Meaningless Surveys: The Faulty Mathematics of the Nones

CE Huffpo headerCulture on the Edge’s Monica Miller and Steven Ramey co-authored the following post,
published originally at the Huffington Post on November 7, 2013.

People unaffiliated with a religion, commonly grouped as the ‘Nones’, are all the rage right now and have beckoned responses from faith leaders to philosophers and scholars of religion. Common among such responses is an unwavering and uncritical belief in the statistical reality of this group; very few, in our opinion, have questioned how this group came to exist in the laboratory of statistical analysis and myopic survey questions. Most recently, a series on the New York Times Room for Debate page featured references to the Nones and the similar Pew report on the status of Judaism in America. However, the methodological basis for all of this excitement is actually quite thin.

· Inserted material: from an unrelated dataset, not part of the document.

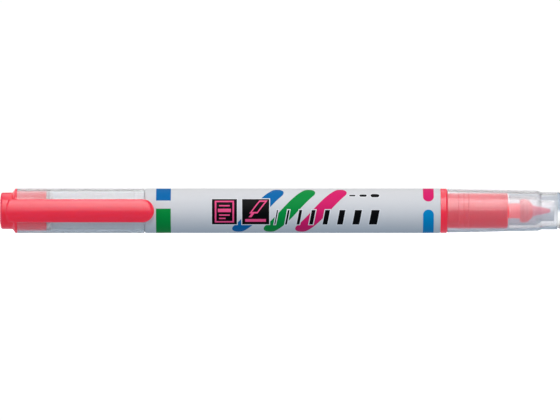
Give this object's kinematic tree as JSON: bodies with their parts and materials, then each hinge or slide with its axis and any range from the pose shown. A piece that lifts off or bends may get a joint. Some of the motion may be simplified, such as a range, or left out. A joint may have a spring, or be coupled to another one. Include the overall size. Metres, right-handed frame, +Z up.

Might the Nones, in fact, be a social construction rather than an actual reality? If so, what’s the hype, and why aren’t people questioning the method behind the (socially constructed) madness? The excitement about the “rise” of the Nones seemingly draws on one question in surveys, such as “What is your religious affiliation?” in the Pew Center poll.

As argued previously on the Huffington Post, the excitement actually hinges on a non-answer to that question: no affiliation. Then analysts assume those who answer in such a way form a group with particular characteristics. That is, once this constructed group is re-constructed and legitimated, people begin to imbue this group with a material face, social interests and political persuasions, as if this group, always there but now with a name, is available for their commentary and speculation.

Are the survey responses actually capturing something “significant” about changing patterns in society? The Economic Values Survey report includes the interesting tidbit that 18 % of the “nonreligious” reported being affiliated with a religious identification, whether Catholic, Mainline Protestant, non-Christian religion or other Christian communities. Similarly, those who answered unaffiliated included a signify cant number who were identified by the researchers as religiously liberal, moderate or conservative, along with many of the nonreligious. These statistics reflect the findings in the Pew Forum poll that many of the unaffiliated participate in practices commonly described as religious and/or believe in some higher power. Thus, the public responses to such claims may reflect a variety of points: a defense of the faith, an embrace of non-institutional religion, or a celebration of the growing “fuzziness” of religion and spirituality.

What do such contradictory responses tell us? Perhaps, it says something about just how malleable these categories and terms are. Survey responses are also susceptible to inflated reports of presumably socially approved answers, especially with fluid identifications. That is, each person surveyed understands religious/non-religious or affiliated/unaffiliated in different sorts of ways.

So, do their responses necessarily reflect assent to certain practices or beliefs? Might assuming a correlation between affiliation/identity, belief/religion and spiritual/not religious be misleading at best?  If so, then the statistics are virtually meaningless, and participant’s responses are not comparable.

So, what are we actually responding to in all the excitement, debate and dithering over these apparently meaningless reports? They correlate closely to some common narratives about the religious nature of the United States and the shift towards a more secular, less religious society (whether understood as a good or bad development). Both those who celebrate such changes and those who fear them find statistical confirmation of their preconceived narratives. That is, the responses to such surveys tells us little about the group the surveys have claimed to statistically discover and more about the ways in which people manipulate such data to fit their own ideas and platforms surrounding religion, belief, and spirituality.  Interestingly, similar problems with polls and analysis of them are present in discussions of contemporary China.

These narratives, particularly among those fearing secularization, draw on nostalgia for a simpler time when everyone met at the local church on Sunday. Those who celebrate such changes maintain a similar narrative of prior decades but value the narrative and the presumed dominance of particular churches very differently. And that perception of church dominance is an important part of the interest in these reports, as the debates participate in contests over societal power that involves various institutions that are waxing and waning. The assumption that people’s identifications have a definite, stable meaning combines this interest in competitions of power with the desire to construct communities that can be managed through their enumeration into definite groups.

We are not denying that society is changing but want to emphasize that society is always changing. Measuring change is always in the eye of the beholder. Each generation tends to fixate on the changes that they are experiencing, and the confrontation of such change is always met with a crisis and moral panic that society can rally around, re-creating new narratives and re-presenting new ideas that are anything but new. Such assumptions depend on this simplistic nostalgic notion of what came before, which was always a matter of contest, change, and uncertainty.

So, when scholars and the New York Times create a series concerning how institutions can attract people in the current environment, it serves to promote the nostalgic view of a simplified past in a way that seems to serve the interests of institutions that are losing the influence that they, and perhaps the media and many scholars, think that they once had and should continue to have.

Thus, we ask, what’s really in a number?